In November 1977 Pomerantsev’s friends Grigory Tokayuk (CCE 48.17 and above) and Mark Belorusets (CCE 48.3 [4]) also received warnings “according to the Decree”’.
At the same time KGB Major Izorgin advised Pomerantsev to emigrate.
========================================
NOTES
- In the USSR the corrective-labour camps were sometimes referred to as the ‘small zone’ [malaya zona], as distinct from the entire country outside the camps, ‘the large zone’ [bolshaya zona], which, many felt, contained little more freedom than the penal system.
(A similar contrast was drawn by opposition-minded Germans living under the Third Reich.)
↩︎ - Dubna (Moscow Region) had a population of 54,889 in 1979.
↩︎ - On Polikanov, see Name Index and V.K. Bukovsky, Chapter 4: “Deportation or the Madhouse“, Judgement in Moscow (2016).
↩︎ - A reference to the collective letter criticising Sakharov after he received the 1975 Nobel Peace Prize (CCE 38.1 [7]). It was signed by many fellow members of the USSR Academy of Sciences
↩︎ - Bruno Pontecorvo (1913-1993) was an Italian-Soviet nuclear physcist. A convinced Communist, he defected to the USSR in 1950.

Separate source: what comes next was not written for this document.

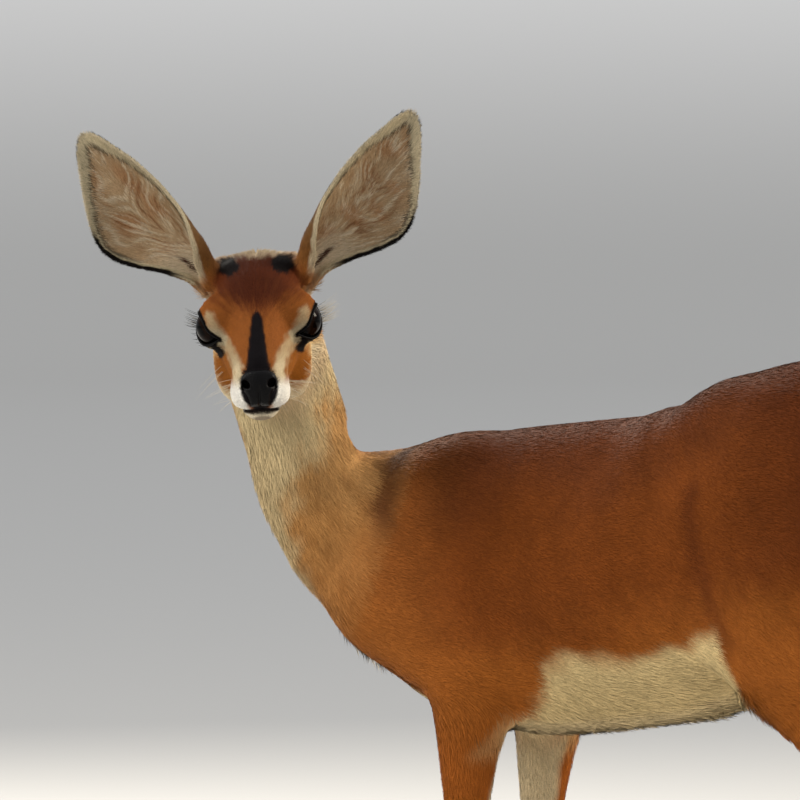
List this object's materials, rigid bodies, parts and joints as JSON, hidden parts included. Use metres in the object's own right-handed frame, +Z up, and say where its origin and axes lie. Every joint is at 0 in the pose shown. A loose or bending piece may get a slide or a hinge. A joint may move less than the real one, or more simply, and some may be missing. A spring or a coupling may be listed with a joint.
{
  "type": "life-size museum model of a steenbok ewe",
  "caption": "Life-size still model of a female steenbok, standing square and looking back over her left shoulder, with short red-brown fur, a white belly and large upright ears.",
  "frame": {"origin": "on the floor, under the middle of the bounding box", "axes": "+Z up, the body faces -X, the left side and the turned head are towards -Y"},
  "size_m": [0.6218, 0.317, 0.7335],
  "materials": {
    "body_coat": "short lying fur, red-brown above and cream below",
    "head_coat": "very short fur, red-brown with cream and black marks",
    "ear_coat": "thin short fur, pale hair inside",
    "nose": "moist, finely grained bare skin",
    "eye": "polished",
    "hoof_horn": "smooth horn, a little worn at the edge"
  },
  "bodies": {
    "root": {"head": "head_coat", "nose": "nose", "neck_upper": "body_coat", "neck_lower": "body_coat", "shoulder_left": "body_coat", "forearm_left": "body_coat", "fore_cannon_left": "body_coat", "fore_pastern_left": "body_coat", "fore_claw_outer_left": "hoof_horn", "fore_claw_inner_left": "hoof_horn", "haunch_left": "body_coat", "gaskin_left": "body_coat", "hind_cannon_left": "body_coat", "hind_pastern_left": "body_coat", "hind_claw_outer_left": "hoof_horn", "hind_claw_inner_left": "hoof_horn", "shoulder_right": "body_coat", "forearm_right": "body_coat", "fore_cannon_right": "body_coat", "fore_pastern_right": "body_coat", "fore_claw_outer_right": "hoof_horn", "fore_claw_inner_right": "hoof_horn", "haunch_right": "body_coat", "gaskin_right": "body_coat", "hind_cannon_right": "body_coat", "hind_pastern_right": "body_coat", "hind_claw_outer_right": "hoof_horn", "hind_claw_inner_right": "hoof_horn", "chest": "body_coat", "rump": "body_coat", "barrel": "body_coat", "tail": "body_coat", "eye_left": "eye", "ear_left": "ear_coat", "eye_right": "eye", "ear_right": "ear_coat"}
  },
  "joints": []
}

↩︎ - Korchnoi tied for first place in Amsterdam with Grand Master Tony Miles.
↩︎ - On Perchatkin, see CCE 46.9, CCE 47.8-2 and CCE 48.17-2.
↩︎ - On Moscow women refuseniks, see CCE 47.8-4 [4], CCE 48.17, CCE 49.15 and CCE 50.8-1.
↩︎ - On Lev Konin, see CCE 45.14, CCE 46.13 and CCE 47.14 [13].
↩︎ - On Olga Joffe, see CCE 11.7, CCE 15.2, CCE 18.1 [8] and Name Index.
↩︎ - On Nadiya Svetlichnaya (Ukr. Svitlychna), see CCE 43.17, CCE 44.27, CCE 45.6, CCE 46.11, CCE 47.10 and Name Index.
↩︎ - On Uzlov, see CCE 46.5-1, CCE 47.3-1, CCE 48.2 and Name Index.
↩︎ - On Alexander Zinoviev, see CCE 43.14, CCE 44.26-1, CCE 45.18 & CCE 48.18 [2].
↩︎ - Makarenko’s “The Story of My Life” was published in full in Volnoye Slovo (Possev publishers, Frankfurt), 1974, No. 12.